◆ DIRECTIONS FOR THIS TASK ◆
Below are some records; reproduce every one of them exactly.

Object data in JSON
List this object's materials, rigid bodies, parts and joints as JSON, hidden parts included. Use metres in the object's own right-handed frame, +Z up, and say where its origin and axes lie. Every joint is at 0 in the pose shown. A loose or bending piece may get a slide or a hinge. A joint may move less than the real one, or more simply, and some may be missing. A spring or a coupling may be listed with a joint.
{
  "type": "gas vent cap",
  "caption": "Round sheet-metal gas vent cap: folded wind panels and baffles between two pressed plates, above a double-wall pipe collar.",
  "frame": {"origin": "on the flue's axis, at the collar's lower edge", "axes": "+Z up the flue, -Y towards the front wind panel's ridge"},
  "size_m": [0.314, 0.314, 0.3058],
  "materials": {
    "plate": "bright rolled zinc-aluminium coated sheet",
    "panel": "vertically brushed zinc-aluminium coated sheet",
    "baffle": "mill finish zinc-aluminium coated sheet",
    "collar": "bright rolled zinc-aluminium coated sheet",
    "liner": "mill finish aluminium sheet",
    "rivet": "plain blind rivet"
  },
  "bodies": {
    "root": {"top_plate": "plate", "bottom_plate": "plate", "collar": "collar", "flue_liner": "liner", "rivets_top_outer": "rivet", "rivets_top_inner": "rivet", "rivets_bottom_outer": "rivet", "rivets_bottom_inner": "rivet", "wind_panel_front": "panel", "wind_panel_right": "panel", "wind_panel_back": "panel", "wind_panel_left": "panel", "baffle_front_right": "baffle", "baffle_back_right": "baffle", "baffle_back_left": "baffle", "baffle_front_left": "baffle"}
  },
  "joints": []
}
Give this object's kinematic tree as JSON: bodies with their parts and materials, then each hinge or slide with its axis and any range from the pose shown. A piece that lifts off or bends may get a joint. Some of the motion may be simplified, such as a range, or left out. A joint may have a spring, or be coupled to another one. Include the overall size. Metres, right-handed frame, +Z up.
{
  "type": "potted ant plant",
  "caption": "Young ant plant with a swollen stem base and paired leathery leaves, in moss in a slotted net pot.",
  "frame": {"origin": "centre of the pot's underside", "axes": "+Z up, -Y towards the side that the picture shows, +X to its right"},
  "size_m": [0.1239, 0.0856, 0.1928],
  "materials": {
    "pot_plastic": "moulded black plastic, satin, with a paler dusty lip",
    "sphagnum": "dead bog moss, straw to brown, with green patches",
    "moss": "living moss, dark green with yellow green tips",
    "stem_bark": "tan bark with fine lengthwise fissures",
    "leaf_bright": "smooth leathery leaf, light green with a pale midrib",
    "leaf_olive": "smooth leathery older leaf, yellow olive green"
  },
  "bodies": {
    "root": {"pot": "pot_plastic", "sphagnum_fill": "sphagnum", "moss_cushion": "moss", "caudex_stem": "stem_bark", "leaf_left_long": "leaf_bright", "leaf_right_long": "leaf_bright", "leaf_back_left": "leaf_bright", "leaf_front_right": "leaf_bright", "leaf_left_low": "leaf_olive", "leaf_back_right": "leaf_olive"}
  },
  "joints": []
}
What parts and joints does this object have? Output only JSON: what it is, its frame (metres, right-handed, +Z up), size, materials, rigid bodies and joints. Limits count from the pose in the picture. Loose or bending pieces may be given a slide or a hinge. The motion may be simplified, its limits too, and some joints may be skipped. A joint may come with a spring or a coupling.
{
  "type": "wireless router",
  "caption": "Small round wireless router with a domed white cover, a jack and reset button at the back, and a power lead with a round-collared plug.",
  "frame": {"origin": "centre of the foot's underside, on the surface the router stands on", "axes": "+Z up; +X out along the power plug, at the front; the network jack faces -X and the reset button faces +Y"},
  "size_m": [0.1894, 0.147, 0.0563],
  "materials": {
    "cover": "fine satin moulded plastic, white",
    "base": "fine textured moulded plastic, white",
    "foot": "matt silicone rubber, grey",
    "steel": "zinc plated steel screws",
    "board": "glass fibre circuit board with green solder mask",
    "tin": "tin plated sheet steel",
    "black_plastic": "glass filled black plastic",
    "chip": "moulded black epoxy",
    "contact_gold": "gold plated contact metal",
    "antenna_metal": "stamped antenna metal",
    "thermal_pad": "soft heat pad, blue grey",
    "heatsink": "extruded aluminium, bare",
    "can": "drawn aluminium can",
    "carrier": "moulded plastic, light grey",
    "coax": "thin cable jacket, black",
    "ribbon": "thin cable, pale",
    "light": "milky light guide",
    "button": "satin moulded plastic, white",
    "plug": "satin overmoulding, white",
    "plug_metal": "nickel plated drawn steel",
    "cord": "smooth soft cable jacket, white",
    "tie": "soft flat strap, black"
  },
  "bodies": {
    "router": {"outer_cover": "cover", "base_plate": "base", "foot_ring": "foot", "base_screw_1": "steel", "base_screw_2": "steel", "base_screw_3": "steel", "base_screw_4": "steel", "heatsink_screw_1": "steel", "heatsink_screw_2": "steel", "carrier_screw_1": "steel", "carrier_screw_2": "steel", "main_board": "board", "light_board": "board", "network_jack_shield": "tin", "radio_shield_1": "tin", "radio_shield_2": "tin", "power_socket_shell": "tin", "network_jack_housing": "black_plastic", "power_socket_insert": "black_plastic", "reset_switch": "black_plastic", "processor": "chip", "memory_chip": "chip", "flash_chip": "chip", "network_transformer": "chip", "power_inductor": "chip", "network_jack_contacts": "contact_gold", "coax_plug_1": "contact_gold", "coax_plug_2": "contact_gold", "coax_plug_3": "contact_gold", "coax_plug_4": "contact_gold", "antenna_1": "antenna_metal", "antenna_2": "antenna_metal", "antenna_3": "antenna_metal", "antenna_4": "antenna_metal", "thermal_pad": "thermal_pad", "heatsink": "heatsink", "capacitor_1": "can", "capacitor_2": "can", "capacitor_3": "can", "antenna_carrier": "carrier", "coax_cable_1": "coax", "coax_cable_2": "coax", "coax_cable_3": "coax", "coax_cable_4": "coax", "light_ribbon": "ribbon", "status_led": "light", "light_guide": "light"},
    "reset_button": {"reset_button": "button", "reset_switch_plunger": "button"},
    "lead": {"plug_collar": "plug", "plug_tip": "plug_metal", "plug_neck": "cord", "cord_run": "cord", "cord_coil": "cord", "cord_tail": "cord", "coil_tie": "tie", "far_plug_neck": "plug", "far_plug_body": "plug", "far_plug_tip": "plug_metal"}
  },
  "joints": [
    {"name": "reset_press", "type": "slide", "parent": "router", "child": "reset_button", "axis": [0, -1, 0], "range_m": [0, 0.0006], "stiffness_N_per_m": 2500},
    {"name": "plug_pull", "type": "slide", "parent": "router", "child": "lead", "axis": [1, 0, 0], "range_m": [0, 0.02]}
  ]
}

◆ SOLUTION TO THE EXERCISE ◆
List this object's materials, rigid bodies, parts and joints as JSON, hidden parts included. Use metres in the object's own right-handed frame, +Z up, and say where its origin and axes lie. Every joint is at 0 in the pose shown. A loose or bending piece may get a slide or a hinge. A joint may move less than the real one, or more simply, and some may be missing. A spring or a coupling may be listed with a joint.
{
  "type": "gas vent cap",
  "caption": "Round sheet-metal gas vent cap: folded wind panels and baffles between two pressed plates, above a double-wall pipe collar.",
  "frame": {"origin": "on the flue's axis, at the collar's lower edge", "axes": "+Z up the flue, -Y towards the front wind panel's ridge"},
  "size_m": [0.314, 0.314, 0.3058],
  "materials": {
    "plate": "bright rolled zinc-aluminium coated sheet",
    "panel": "vertically brushed zinc-aluminium coated sheet",
    "baffle": "mill finish zinc-aluminium coated sheet",
    "collar": "bright rolled zinc-aluminium coated sheet",
    "liner": "mill finish aluminium sheet",
    "rivet": "plain blind rivet"
  },
  "bodies": {
    "root": {"top_plate": "plate", "bottom_plate": "plate", "collar": "collar", "flue_liner": "liner", "rivets_top_outer": "rivet", "rivets_top_inner": "rivet", "rivets_bottom_outer": "rivet", "rivets_bottom_inner": "rivet", "wind_panel_front": "panel", "wind_panel_right": "panel", "wind_panel_back": "panel", "wind_panel_left": "panel", "baffle_front_right": "baffle", "baffle_back_right": "baffle", "baffle_back_left": "baffle", "baffle_front_left": "baffle"}
  },
  "joints": []
}
Give this object's kinematic tree as JSON: bodies with their parts and materials, then each hinge or slide with its axis and any range from the pose shown. A piece that lifts off or bends may get a joint. Some of the motion may be simplified, such as a range, or left out. A joint may have a spring, or be coupled to another one. Include the overall size. Metres, right-handed frame, +Z up.
{
  "type": "potted ant plant",
  "caption": "Young ant plant with a swollen stem base and paired leathery leaves, in moss in a slotted net pot.",
  "frame": {"origin": "centre of the pot's underside", "axes": "+Z up, -Y towards the side that the picture shows, +X to its right"},
  "size_m": [0.1239, 0.0856, 0.1928],
  "materials": {
    "pot_plastic": "moulded black plastic, satin, with a paler dusty lip",
    "sphagnum": "dead bog moss, straw to brown, with green patches",
    "moss": "living moss, dark green with yellow green tips",
    "stem_bark": "tan bark with fine lengthwise fissures",
    "leaf_bright": "smooth leathery leaf, light green with a pale midrib",
    "leaf_olive": "smooth leathery older leaf, yellow olive green"
  },
  "bodies": {
    "root": {"pot": "pot_plastic", "sphagnum_fill": "sphagnum", "moss_cushion": "moss", "caudex_stem": "stem_bark", "leaf_left_long": "leaf_bright", "leaf_right_long": "leaf_bright", "leaf_back_left": "leaf_bright", "leaf_front_right": "leaf_bright", "leaf_left_low": "leaf_olive", "leaf_back_right": "leaf_olive"}
  },
  "joints": []
}
What parts and joints does this object have? Output only JSON: what it is, its frame (metres, right-handed, +Z up), size, materials, rigid bodies and joints. Limits count from the pose in the picture. Loose or bending pieces may be given a slide or a hinge. The motion may be simplified, its limits too, and some joints may be skipped. A joint may come with a spring or a coupling.
{
  "type": "wireless router",
  "caption": "Small round wireless router with a domed white cover, a jack and reset button at the back, and a power lead with a round-collared plug.",
  "frame": {"origin": "centre of the foot's underside, on the surface the router stands on", "axes": "+Z up; +X out along the power plug, at the front; the network jack faces -X and the reset button faces +Y"},
  "size_m": [0.1894, 0.147, 0.0563],
  "materials": {
    "cover": "fine satin moulded plastic, white",
    "base": "fine textured moulded plastic, white",
    "foot": "matt silicone rubber, grey",
    "steel": "zinc plated steel screws",
    "board": "glass fibre circuit board with green solder mask",
    "tin": "tin plated sheet steel",
    "black_plastic": "glass filled black plastic",
    "chip": "moulded black epoxy",
    "contact_gold": "gold plated contact metal",
    "antenna_metal": "stamped antenna metal",
    "thermal_pad": "soft heat pad, blue grey",
    "heatsink": "extruded aluminium, bare",
    "can": "drawn aluminium can",
    "carrier": "moulded plastic, light grey",
    "coax": "thin cable jacket, black",
    "ribbon": "thin cable, pale",
    "light": "milky light guide",
    "button": "satin moulded plastic, white",
    "plug": "satin overmoulding, white",
    "plug_metal": "nickel plated drawn steel",
    "cord": "smooth soft cable jacket, white",
    "tie": "soft flat strap, black"
  },
  "bodies": {
    "router": {"outer_cover": "cover", "base_plate": "base", "foot_ring": "foot", "base_screw_1": "steel", "base_screw_2": "steel", "base_screw_3": "steel", "base_screw_4": "steel", "heatsink_screw_1": "steel", "heatsink_screw_2": "steel", "carrier_screw_1": "steel", "carrier_screw_2": "steel", "main_board": "board", "light_board": "board", "network_jack_shield": "tin", "radio_shield_1": "tin", "radio_shield_2": "tin", "power_socket_shell": "tin", "network_jack_housing": "black_plastic", "power_socket_insert": "black_plastic", "reset_switch": "black_plastic", "processor": "chip", "memory_chip": "chip", "flash_chip": "chip", "network_transformer": "chip", "power_inductor": "chip", "network_jack_contacts": "contact_gold", "coax_plug_1": "contact_gold", "coax_plug_2": "contact_gold", "coax_plug_3": "contact_gold", "coax_plug_4": "contact_gold", "antenna_1": "antenna_metal", "antenna_2": "antenna_metal", "antenna_3": "antenna_metal", "antenna_4": "antenna_metal", "thermal_pad": "thermal_pad", "heatsink": "heatsink", "capacitor_1": "can", "capacitor_2": "can", "capacitor_3": "can", "antenna_carrier": "carrier", "coax_cable_1": "coax", "coax_cable_2": "coax", "coax_cable_3": "coax", "coax_cable_4": "coax", "light_ribbon": "ribbon", "status_led": "light", "light_guide": "light"},
    "reset_button": {"reset_button": "button", "reset_switch_plunger": "button"},
    "lead": {"plug_collar": "plug", "plug_tip": "plug_metal", "plug_neck": "cord", "cord_run": "cord", "cord_coil": "cord", "cord_tail": "cord", "coil_tie": "tie", "far_plug_neck": "plug", "far_plug_body": "plug", "far_plug_tip": "plug_metal"}
  },
  "joints": [
    {"name": "reset_press", "type": "slide", "parent": "router", "child": "reset_button", "axis": [0, -1, 0], "range_m": [0, 0.0006], "stiffness_N_per_m": 2500},
    {"name": "plug_pull", "type": "slide", "parent": "router", "child": "lead", "axis": [1, 0, 0], "range_m": [0, 0.02]}
  ]
}